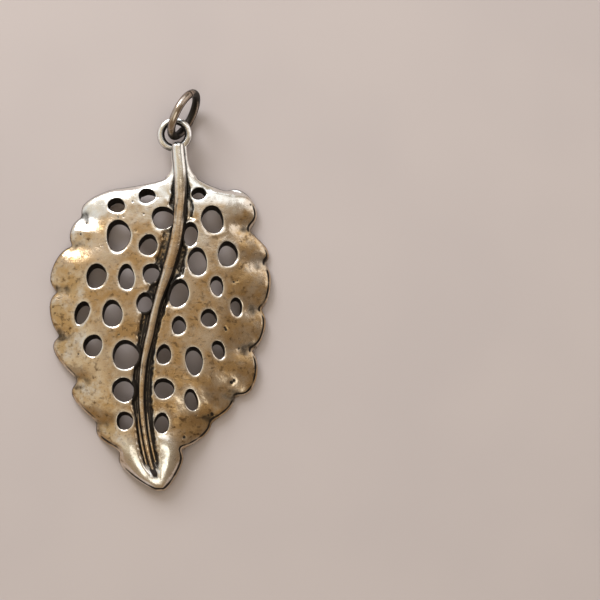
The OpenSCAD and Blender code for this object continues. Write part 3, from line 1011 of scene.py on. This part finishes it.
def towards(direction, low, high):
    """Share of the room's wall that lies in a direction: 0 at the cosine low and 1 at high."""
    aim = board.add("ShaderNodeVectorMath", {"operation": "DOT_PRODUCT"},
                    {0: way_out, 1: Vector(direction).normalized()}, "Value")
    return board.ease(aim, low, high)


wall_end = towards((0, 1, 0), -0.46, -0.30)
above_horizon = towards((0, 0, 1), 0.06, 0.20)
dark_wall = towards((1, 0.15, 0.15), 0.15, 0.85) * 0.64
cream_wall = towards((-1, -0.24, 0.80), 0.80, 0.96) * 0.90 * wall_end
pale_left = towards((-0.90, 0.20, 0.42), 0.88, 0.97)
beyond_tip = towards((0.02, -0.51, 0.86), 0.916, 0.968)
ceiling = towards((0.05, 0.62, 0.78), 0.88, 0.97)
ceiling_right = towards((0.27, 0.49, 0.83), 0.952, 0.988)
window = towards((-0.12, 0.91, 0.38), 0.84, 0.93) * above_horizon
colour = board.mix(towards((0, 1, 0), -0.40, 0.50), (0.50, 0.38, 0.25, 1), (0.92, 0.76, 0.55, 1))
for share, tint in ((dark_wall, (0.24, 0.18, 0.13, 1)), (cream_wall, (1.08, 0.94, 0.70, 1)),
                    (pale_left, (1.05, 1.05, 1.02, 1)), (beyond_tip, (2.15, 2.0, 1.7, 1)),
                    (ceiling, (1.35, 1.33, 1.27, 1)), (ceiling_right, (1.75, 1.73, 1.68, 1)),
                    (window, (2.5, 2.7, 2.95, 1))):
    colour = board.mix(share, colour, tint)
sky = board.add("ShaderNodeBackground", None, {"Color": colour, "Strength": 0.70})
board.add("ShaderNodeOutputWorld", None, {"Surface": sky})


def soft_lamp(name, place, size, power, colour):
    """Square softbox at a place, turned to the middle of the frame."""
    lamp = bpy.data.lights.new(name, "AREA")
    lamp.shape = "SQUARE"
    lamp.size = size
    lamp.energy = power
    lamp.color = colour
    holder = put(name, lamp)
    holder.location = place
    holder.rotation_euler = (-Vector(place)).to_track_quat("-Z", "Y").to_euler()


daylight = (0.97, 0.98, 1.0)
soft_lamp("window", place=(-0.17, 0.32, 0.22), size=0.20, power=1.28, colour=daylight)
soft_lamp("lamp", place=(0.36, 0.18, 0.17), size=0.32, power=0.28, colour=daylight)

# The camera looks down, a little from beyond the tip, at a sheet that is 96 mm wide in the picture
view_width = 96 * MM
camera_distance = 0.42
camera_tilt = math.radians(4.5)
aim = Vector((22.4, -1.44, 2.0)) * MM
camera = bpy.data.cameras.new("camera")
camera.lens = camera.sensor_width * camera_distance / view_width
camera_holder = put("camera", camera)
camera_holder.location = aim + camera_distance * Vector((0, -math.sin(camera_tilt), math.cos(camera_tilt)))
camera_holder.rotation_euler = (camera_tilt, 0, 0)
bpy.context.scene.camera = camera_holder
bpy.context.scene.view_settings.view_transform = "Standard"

■ **What the exercise asks**
Output the full listing without altering anything.

■ **Result of this task**
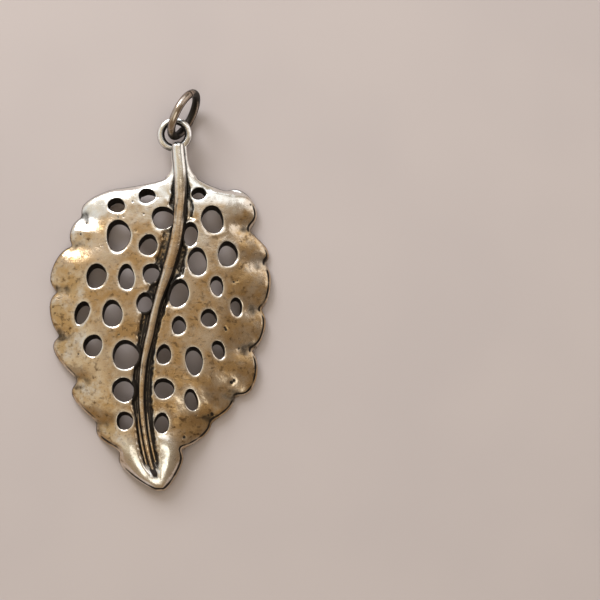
The OpenSCAD and Blender code for this object continues. Write part 3, from line 1011 of scene.py on. This part finishes it.
def towards(direction, low, high):
    """Share of the room's wall that lies in a direction: 0 at the cosine low and 1 at high."""
    aim = board.add("ShaderNodeVectorMath", {"operation": "DOT_PRODUCT"},
                    {0: way_out, 1: Vector(direction).normalized()}, "Value")
    return board.ease(aim, low, high)


wall_end = towards((0, 1, 0), -0.46, -0.30)
above_horizon = towards((0, 0, 1), 0.06, 0.20)
dark_wall = towards((1, 0.15, 0.15), 0.15, 0.85) * 0.64
cream_wall = towards((-1, -0.24, 0.80), 0.80, 0.96) * 0.90 * wall_end
pale_left = towards((-0.90, 0.20, 0.42), 0.88, 0.97)
beyond_tip = towards((0.02, -0.51, 0.86), 0.916, 0.968)
ceiling = towards((0.05, 0.62, 0.78), 0.88, 0.97)
ceiling_right = towards((0.27, 0.49, 0.83), 0.952, 0.988)
window = towards((-0.12, 0.91, 0.38), 0.84, 0.93) * above_horizon
colour = board.mix(towards((0, 1, 0), -0.40, 0.50), (0.50, 0.38, 0.25, 1), (0.92, 0.76, 0.55, 1))
for share, tint in ((dark_wall, (0.24, 0.18, 0.13, 1)), (cream_wall, (1.08, 0.94, 0.70, 1)),
                    (pale_left, (1.05, 1.05, 1.02, 1)), (beyond_tip, (2.15, 2.0, 1.7, 1)),
                    (ceiling, (1.35, 1.33, 1.27, 1)), (ceiling_right, (1.75, 1.73, 1.68, 1)),
                    (window, (2.5, 2.7, 2.95, 1))):
    colour = board.mix(share, colour, tint)
sky = board.add("ShaderNodeBackground", None, {"Color": colour, "Strength": 0.70})
board.add("ShaderNodeOutputWorld", None, {"Surface": sky})


def soft_lamp(name, place, size, power, colour):
    """Square softbox at a place, turned to the middle of the frame."""
    lamp = bpy.data.lights.new(name, "AREA")
    lamp.shape = "SQUARE"
    lamp.size = size
    lamp.energy = power
    lamp.color = colour
    holder = put(name, lamp)
    holder.location = place
    holder.rotation_euler = (-Vector(place)).to_track_quat("-Z", "Y").to_euler()


daylight = (0.97, 0.98, 1.0)
soft_lamp("window", place=(-0.17, 0.32, 0.22), size=0.20, power=1.28, colour=daylight)
soft_lamp("lamp", place=(0.36, 0.18, 0.17), size=0.32, power=0.28, colour=daylight)

# The camera looks down, a little from beyond the tip, at a sheet that is 96 mm wide in the picture
view_width = 96 * MM
camera_distance = 0.42
camera_tilt = math.radians(4.5)
aim = Vector((22.4, -1.44, 2.0)) * MM
camera = bpy.data.cameras.new("camera")
camera.lens = camera.sensor_width * camera_distance / view_width
camera_holder = put("camera", camera)
camera_holder.location = aim + camera_distance * Vector((0, -math.sin(camera_tilt), math.cos(camera_tilt)))
camera_holder.rotation_euler = (camera_tilt, 0, 0)
bpy.context.scene.camera = camera_holder
bpy.context.scene.view_settings.view_transform = "Standard"